What's the purpose of the backer board? Im asking because usually the purpose for the backer board is fire protection but you're mounting concrete board over concrete, so im guessing not? Sometimes people put a sheet of plywood as something to mount to, and then hardie board over it as fire protection for that plywood. But hardie board alone (especially thinner stuff) isnt the greatest as a mount, as it can crack pretty easily
 
want a nice clean surface to mount the equipment on. the house is a tad over 100yrs old. I'd rather not mount it directly on the beat up walls
 
You need to get the equipment anchored into the wall. Hardie board barely has enough strength to hold itself to the wall.
 
I'd put 5/8" plywood under the Hardie board so your equipment mounting screws have something to bite into. Mark mounting holes and drill through just the cement board first so you don't shatter it.
 
I'd put 5/8" plywood under the Hardie board so your equipment mounting screws have something to bite into. Mark mounting holes and drill through just the cement board first so you don't shatter it.

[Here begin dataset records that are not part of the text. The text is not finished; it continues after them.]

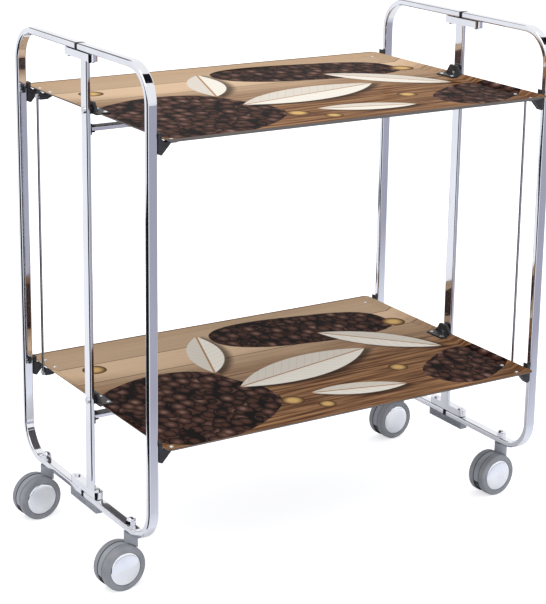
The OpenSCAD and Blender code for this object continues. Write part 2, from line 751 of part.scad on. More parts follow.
module upper_tray() { color("saddlebrown") tray(upper_lip); }
module lower_tray() { color("saddlebrown") tray(lower_lip); }
module upper_front_left_bracket() { color("black") corner_bracket(LEFT, FRONT, upper_lip); }
module upper_rear_left_bracket() { color("black") corner_bracket(LEFT, REAR, upper_lip); }
module upper_front_right_bracket() { color("black") corner_bracket(RIGHT, FRONT, upper_lip); }
module upper_rear_right_bracket() { color("black") corner_bracket(RIGHT, REAR, upper_lip); }
module lower_front_left_bracket() { color("black") corner_bracket(LEFT, FRONT, lower_lip); }
module lower_rear_left_bracket() { color("black") corner_bracket(LEFT, REAR, lower_lip); }
module lower_front_right_bracket() { color("black") corner_bracket(RIGHT, FRONT, lower_lip); }
module lower_rear_right_bracket() { color("black") corner_bracket(RIGHT, REAR, lower_lip); }

module upper_left_pivot_bracket() { color("black") pivot_bracket(LEFT, upper_lip); }
module upper_right_pivot_bracket() { color("black") pivot_bracket(RIGHT, upper_lip); }
module lower_left_pivot_bracket() { color("black") pivot_bracket(LEFT, lower_lip); }
module lower_right_pivot_bracket() { color("black") pivot_bracket(RIGHT, lower_lip); }
module upper_rod_blocks() { color("black") rod_blocks(upper_lip); }
module lower_rod_blocks() { color("black") rod_blocks(lower_lip); }
module upper_rivets() { color("silver") tray_rivets(upper_lip); }
module lower_rivets() { color("silver") tray_rivets(lower_lip); }
module left_tie_rod() { color("gainsboro") tie_rod(LEFT, REAR); }
module right_tie_rod() { color("gainsboro") tie_rod(RIGHT, FRONT); }

module front_left_caster_hood() { color("slategray") caster_hood(LEFT, FRONT); }
module front_left_axle() { color("silver") axle(LEFT, FRONT); }
module front_left_outer_wheel() { color("gray") caster_wheel(LEFT, FRONT, 1); }
module front_left_inner_wheel() { color("gray") caster_wheel(LEFT, FRONT, -1); }
module front_left_hub_caps() { color("gainsboro") hub_caps(LEFT, FRONT); }
module rear_left_caster_hood() { color("slategray") caster_hood(LEFT, REAR); }
module rear_left_axle() { color("silver") axle(LEFT, REAR); }
module rear_left_outer_wheel() { color("gray") caster_wheel(LEFT, REAR, 1); }
module rear_left_inner_wheel() { color("gray") caster_wheel(LEFT, REAR, -1); }
module rear_left_hub_caps() { color("gainsboro") hub_caps(LEFT, REAR); }
module front_right_caster_hood() { color("slategray") caster_hood(RIGHT, FRONT); }
module front_right_axle() { color("silver") axle(RIGHT, FRONT); }
module front_right_outer_wheel() { color("gray") caster_wheel(RIGHT, FRONT, 1); }
module front_right_inner_wheel() { color("gray") caster_wheel(RIGHT, FRONT, -1); }
module front_right_hub_caps() { color("gainsboro") hub_caps(RIGHT, FRONT); }
module rear_right_caster_hood() { color("slategray") caster_hood(RIGHT, REAR); }
module rear_right_axle() { color("silver") axle(RIGHT, REAR); }
module rear_right_outer_wheel() { color("gray") caster_wheel(RIGHT, REAR, 1); }
module rear_right_inner_wheel() { color("gray") caster_wheel(RIGHT, REAR, -1); }
module rear_right_hub_caps() { color("gainsboro") hub_caps(RIGHT, REAR); }

left_post();
right_post();
upper_rail();
lower_rail();
rail_clips();
left_top_hinge();
right_top_hinge();
left_bottom_hinge();
right_bottom_hinge();
hinge_pins();
left_under_plate();
right_under_plate();
tray_pivot_pins();
front_left_frame();
rear_left_frame();
front_right_frame();
rear_right_frame();
tube_plugs();
caster_stems();
stem_nuts();
upper_tray();
upper_front_left_bracket();
upper_rear_left_bracket();
upper_front_right_bracket();
upper_rear_right_bracket();
upper_left_pivot_bracket();
upper_right_pivot_bracket();
upper_rod_blocks();
upper_rivets();
lower_tray();
lower_front_left_bracket();
lower_rear_left_bracket();
lower_front_right_bracket();
lower_rear_right_bracket();
lower_left_pivot_bracket();
lower_right_pivot_bracket();
lower_rod_blocks();
lower_rivets();
left_tie_rod();
right_tie_rod();
front_left_caster_hood();
front_left_axle();
front_left_outer_wheel();
front_left_inner_wheel();
front_left_hub_caps();
rear_left_caster_hood();
rear_left_axle();
rear_left_outer_wheel();
rear_left_inner_wheel();
rear_left_hub_caps();
front_right_caster_hood();
front_right_axle();
front_right_outer_wheel();
front_right_inner_wheel();
front_right_hub_caps();
rear_right_caster_hood();
rear_right_axle();
rear_right_outer_wheel();
rear_right_inner_wheel();
rear_right_hub_caps();
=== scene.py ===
import math
import bpy
import bmesh
from mathutils import Matrix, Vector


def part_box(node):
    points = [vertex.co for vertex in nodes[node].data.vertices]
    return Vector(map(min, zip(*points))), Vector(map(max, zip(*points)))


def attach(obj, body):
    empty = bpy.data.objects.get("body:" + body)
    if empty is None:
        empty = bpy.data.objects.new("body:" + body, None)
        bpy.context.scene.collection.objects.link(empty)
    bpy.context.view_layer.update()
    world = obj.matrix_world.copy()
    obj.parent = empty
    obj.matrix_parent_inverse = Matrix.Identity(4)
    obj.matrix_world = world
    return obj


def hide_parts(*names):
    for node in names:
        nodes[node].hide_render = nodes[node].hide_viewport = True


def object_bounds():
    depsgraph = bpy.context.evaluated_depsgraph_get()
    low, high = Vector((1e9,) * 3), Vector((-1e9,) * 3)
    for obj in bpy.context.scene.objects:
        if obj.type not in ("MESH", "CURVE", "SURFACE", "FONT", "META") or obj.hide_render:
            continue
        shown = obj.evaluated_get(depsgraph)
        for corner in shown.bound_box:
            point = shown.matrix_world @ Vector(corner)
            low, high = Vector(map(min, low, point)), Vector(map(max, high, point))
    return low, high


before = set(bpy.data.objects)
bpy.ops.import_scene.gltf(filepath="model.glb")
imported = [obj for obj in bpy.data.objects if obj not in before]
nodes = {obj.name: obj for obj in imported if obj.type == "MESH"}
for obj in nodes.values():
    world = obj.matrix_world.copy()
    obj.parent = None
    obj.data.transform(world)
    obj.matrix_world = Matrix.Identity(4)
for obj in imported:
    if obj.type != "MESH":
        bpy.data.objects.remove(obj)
cad_low, cad_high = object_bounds()
cad_low, cad_high = list(cad_low), list(cad_high)

# The two end frames, the centre posts and the rails are flat steel tube, bent, polished and
# chrome plated. The plate is bright, with faint waves from the polishing wheel.
CHROME_LIGHT = (0.87, 0.88, 0.92, 1)
CHROME_DARK = (0.79, 0.8, 0.85, 1)
CHROME_SMOOTH = 0.03
CHROME_DULL = 0.09
WAVE_SIZE = 0.06
WAVE_STRETCH = (1, 1, 0.25)
WAVE_HEIGHT = 0.0006
WAVE_STRENGTH = 0.25
POLISH_SIZE = 0.0015
POLISH_STRETCH = (1, 1, 0.1)
METAL = 1.0
PLASTIC = 0.0
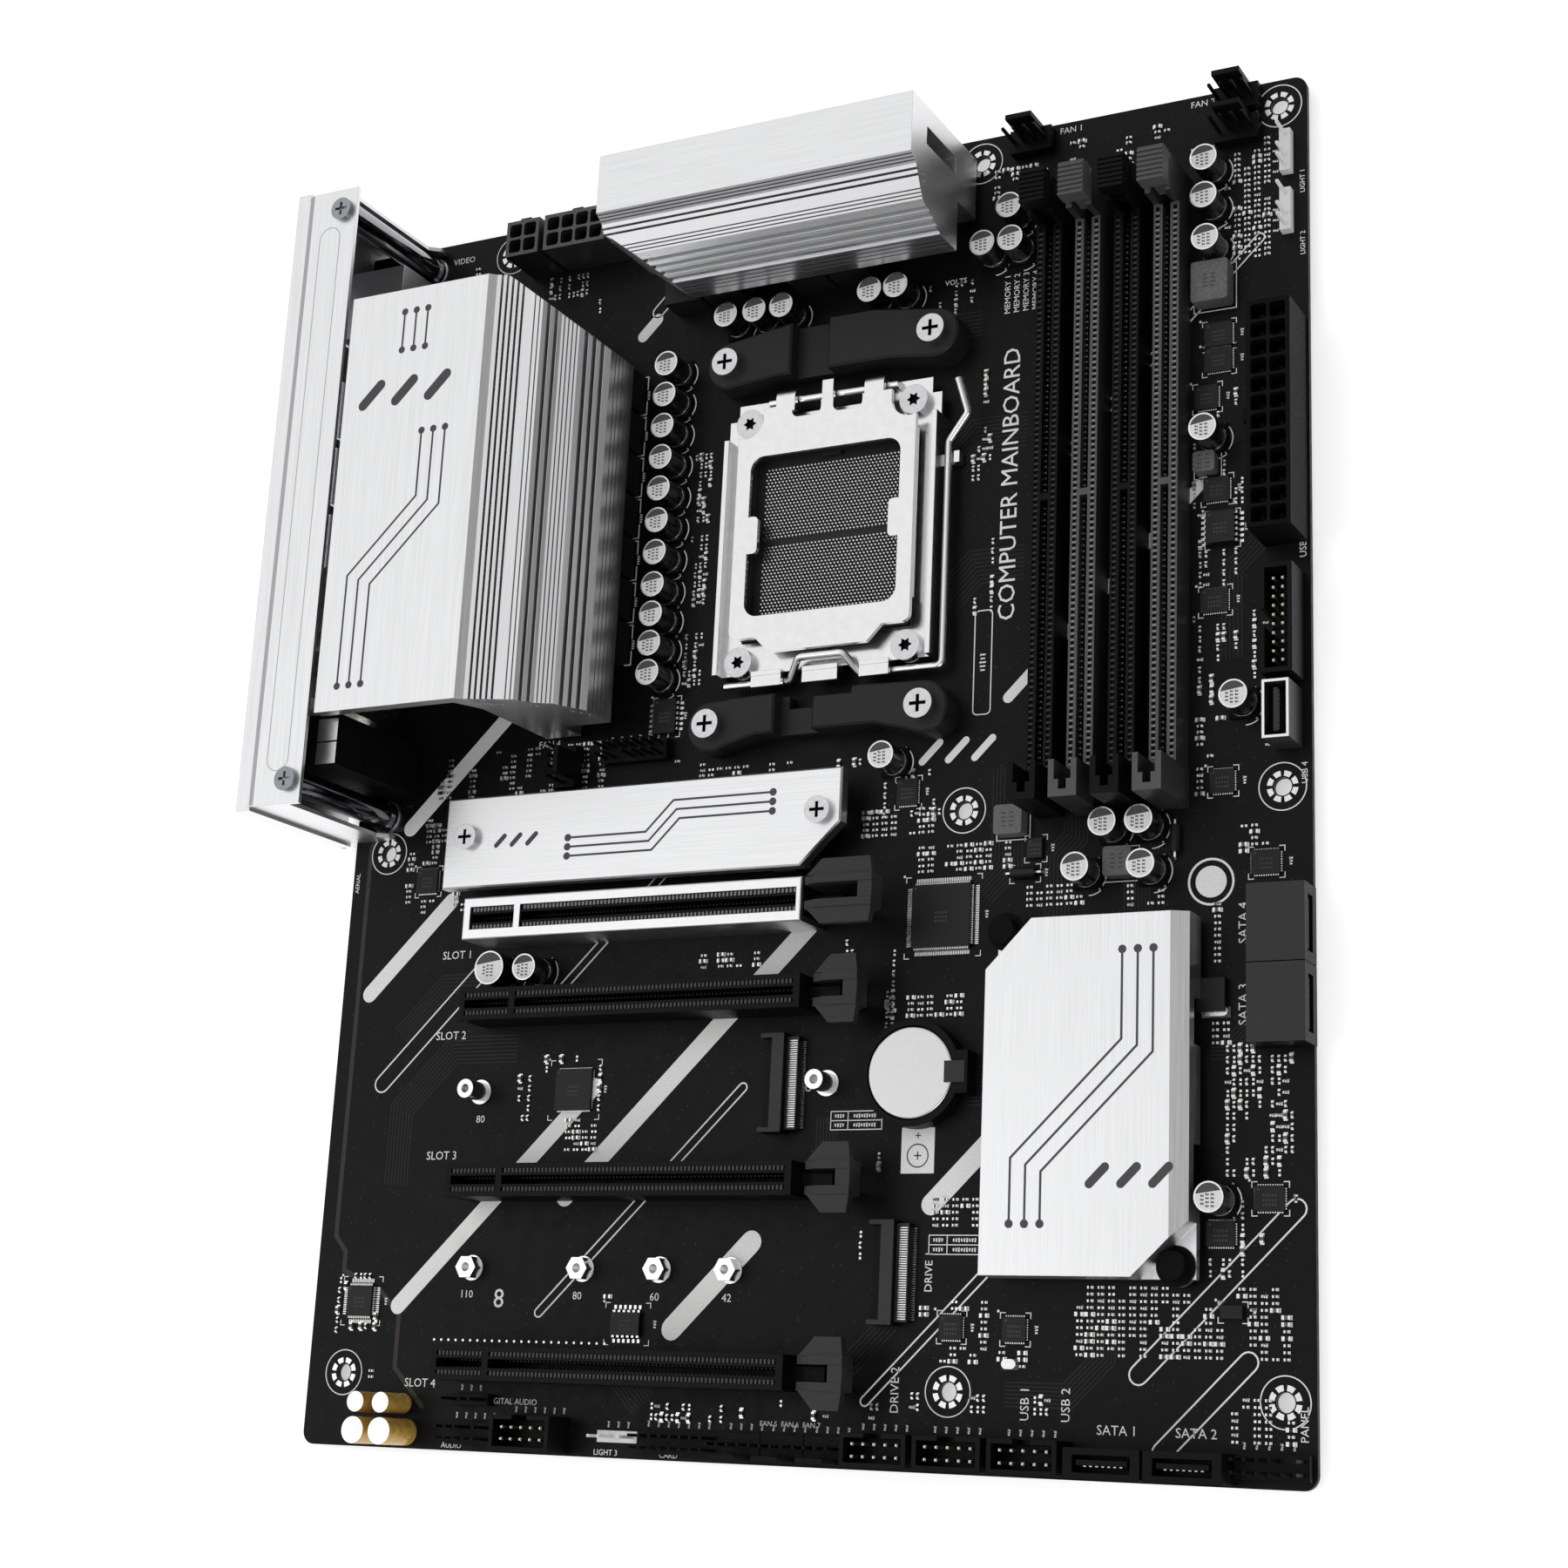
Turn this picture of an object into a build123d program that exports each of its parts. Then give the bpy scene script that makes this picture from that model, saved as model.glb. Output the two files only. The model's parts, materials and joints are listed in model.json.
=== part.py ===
from build123d import *
import os

# Desktop computer mainboard, full ATX, with its slots, heatsinks, headers and rear connectors.
# Board coordinates: x from the rear edge, y from the expansion slot edge, z above the component face.
# The origin of the part is the centre of the four lower chassis holes, on the underside of the board.

os.makedirs("parts", exist_ok=True)

# ---------------------------------------------------------------- driving dimensions (mm)
BOARD_X = 243.84
BOARD_Y = 304.8
BOARD_T = 1.6
CORNER_R = 3.0

HOLE_R = 1.98
HOLE_X = (10.16, 165.1, 237.49)
HOLE_Y_LOW, HOLE_Y_MID = 16.51, 140.97
TOP_HOLES = ((33.02, 298.45), (165.1, 298.45), (237.49, 298.45))

ORIGIN_X = (HOLE_X[0] + HOLE_X[2]) / 2
ORIGIN_Y = (HOLE_Y_LOW + HOLE_Y_MID) / 2

CPU_X, CPU_Y = 130.4, 208.75            # socket centre
COOLER_PITCH_X, COOLER_PITCH_Y = 54.0, 90.0
SOCKET_PITCH_X, SOCKET_PITCH_Y = 42.9, 59.4
STUD_R, STUD_BORE_R = 2.4, 1.5
SOCKET_SCREW_R = 1.4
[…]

I think that is a good idea. also the wall isn't as flat as I had hoped, the backer board may snap when trying to mount it with nothing in between
 
I think that is a good idea. also the wall isn't as flat as I had hoped, the backer board may snap when trying to mount it with nothing in between

Then I'd use the correct thickness standoffs between the plywood and the foundation wall to make sure the mounted plywood is as flat as possible.